Color, Contrast, and Visual Cues
Visual meaning cannot rely on color alone. Ensure sufficient contrast by using a lighter background and darker text, do not convey meaning by using color only (e.g., "items in red are required"), and make links visually distinguishable beyond color, such as with an underline.
Word Accessibility Check
Accessibility issues are easiest to fix before exporting. To run an accessibility check in Microsoft Word, choose File, Info, Check for Issues, and Check Accessibility. Address all errors and review all warnings, fix issues directly in Word whenever possible, and use Read Aloud to listen for reading order and clarity issues.
Exporting an Accessible PDF
When the Word document is accessible, the PDF created from it is far more likely to be accessible. While it is best practice to refrain from using a PDF to convey information, there are some cases where a PDF is necessary.
When is it Appropriate to Use a PDF Document
Appropriate usage of a PDF includes a document that has been created and checked in Microsoft Word or properly remediated and checked as a PDF.
Documents appropriate for PDF format are static in nature and intended for reading or printing
- Policies, reports, fact sheets
- Forms designed for printing and offline completion
- Documents requiring a fixed layout where the content order must remain consistent across devices
- Publication-style materials, such as brochures or annual reports, when accessibility requirements are met
Documents not appropriate for PDF format consist of content that can be delivered in a source document or web format
- Content that is frequently updated
- Instructional or step-by-step content
- Complex data or tables
- Content intended for interaction
- Scanned or image-only documents
PDF Accessibility and Remediation
Just as Word documents require proper structural tags, PDFs must also include structure to be accessible. To do this:
- Tag all text with headings that reflect a logical hierarchy
- Verify that lists and paragraphs are properly identified
- Remove any decorative elements from the reading order
- Make sure the reading order is from top to bottom, left to right, for standard body text, multi-column layouts, sidebars, callouts, and text boxes (both visually and programmatically)

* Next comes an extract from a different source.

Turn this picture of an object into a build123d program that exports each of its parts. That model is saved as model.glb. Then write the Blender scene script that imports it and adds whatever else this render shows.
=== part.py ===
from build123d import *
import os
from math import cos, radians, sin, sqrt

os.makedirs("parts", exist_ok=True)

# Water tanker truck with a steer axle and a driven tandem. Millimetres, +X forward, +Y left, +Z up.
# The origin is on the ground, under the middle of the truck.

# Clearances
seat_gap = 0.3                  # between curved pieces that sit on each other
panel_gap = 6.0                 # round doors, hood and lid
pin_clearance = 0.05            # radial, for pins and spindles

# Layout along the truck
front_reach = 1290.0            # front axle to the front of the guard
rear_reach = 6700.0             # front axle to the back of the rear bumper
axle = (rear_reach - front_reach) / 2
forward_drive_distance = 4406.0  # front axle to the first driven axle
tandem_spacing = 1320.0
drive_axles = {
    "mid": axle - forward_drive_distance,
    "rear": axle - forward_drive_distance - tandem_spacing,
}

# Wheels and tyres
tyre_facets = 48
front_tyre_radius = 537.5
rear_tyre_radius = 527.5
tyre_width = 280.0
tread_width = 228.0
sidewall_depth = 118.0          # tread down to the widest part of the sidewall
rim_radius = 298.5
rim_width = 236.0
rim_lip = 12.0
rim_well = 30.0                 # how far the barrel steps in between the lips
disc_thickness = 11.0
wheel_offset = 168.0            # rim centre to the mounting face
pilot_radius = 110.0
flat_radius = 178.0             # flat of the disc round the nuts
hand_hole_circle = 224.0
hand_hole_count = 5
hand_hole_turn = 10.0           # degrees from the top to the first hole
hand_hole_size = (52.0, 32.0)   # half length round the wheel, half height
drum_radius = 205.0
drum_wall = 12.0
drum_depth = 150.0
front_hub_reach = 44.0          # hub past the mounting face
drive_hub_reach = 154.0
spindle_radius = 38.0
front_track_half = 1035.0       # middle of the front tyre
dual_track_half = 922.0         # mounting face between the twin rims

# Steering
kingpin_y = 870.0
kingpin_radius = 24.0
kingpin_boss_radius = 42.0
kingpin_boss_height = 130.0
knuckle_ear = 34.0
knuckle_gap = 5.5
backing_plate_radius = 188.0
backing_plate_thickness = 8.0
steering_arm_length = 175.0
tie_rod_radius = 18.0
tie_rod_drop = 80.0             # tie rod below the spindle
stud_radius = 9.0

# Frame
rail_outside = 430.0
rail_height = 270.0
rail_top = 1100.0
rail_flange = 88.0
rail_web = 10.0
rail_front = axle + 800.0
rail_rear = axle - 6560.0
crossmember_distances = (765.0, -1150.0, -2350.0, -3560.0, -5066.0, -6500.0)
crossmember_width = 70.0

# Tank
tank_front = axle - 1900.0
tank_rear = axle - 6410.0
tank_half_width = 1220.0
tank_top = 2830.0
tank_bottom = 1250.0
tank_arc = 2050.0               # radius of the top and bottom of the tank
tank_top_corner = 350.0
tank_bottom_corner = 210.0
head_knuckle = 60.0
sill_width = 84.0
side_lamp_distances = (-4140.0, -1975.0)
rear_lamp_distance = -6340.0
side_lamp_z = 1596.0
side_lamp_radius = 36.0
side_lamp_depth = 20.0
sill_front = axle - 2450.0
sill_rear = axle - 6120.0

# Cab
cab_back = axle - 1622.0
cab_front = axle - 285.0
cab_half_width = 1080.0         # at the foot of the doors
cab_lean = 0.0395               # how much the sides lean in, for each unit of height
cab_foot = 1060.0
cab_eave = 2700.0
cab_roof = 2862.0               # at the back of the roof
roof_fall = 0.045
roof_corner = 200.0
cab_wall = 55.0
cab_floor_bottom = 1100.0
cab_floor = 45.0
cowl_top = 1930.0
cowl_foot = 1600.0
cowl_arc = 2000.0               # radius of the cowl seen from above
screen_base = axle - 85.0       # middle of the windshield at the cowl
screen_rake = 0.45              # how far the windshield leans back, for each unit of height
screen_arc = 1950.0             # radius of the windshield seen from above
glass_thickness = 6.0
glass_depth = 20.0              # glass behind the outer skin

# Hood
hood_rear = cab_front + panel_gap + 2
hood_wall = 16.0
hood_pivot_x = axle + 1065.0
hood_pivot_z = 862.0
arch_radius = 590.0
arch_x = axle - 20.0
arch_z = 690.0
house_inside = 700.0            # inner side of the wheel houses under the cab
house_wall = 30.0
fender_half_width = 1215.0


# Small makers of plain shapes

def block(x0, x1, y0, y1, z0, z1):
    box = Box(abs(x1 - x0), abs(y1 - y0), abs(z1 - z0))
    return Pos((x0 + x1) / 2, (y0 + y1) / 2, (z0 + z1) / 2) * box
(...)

- Ensure that alternative text is applied to images and tables
- Ensure that color contrast is sufficient, decorative images are marked appropriately, and charts and graphs convey equivalent information to users who cannot perceive them visually
- Ensure that tables include correctly tagged header rows, with subsequent rows announced in a logical order, and avoid complex or nested table structures
Testing and Quality Review
Automated tools alone cannot guarantee accessibility. However, utilizing the Adobe Acrobat Accessibility Check can be a great place to start with remediation. After reviewing and fixing flagged issues and warnings, it is best practice to verify reading order and headings manually with a keyboard for navigation testing. There are also tools available to read aloud PDFs to confirm that the structure of the document is sufficiently tagged for screen readers. However, if major structural issues are found, return to the original Word document, correct them there, and re-export the PDF.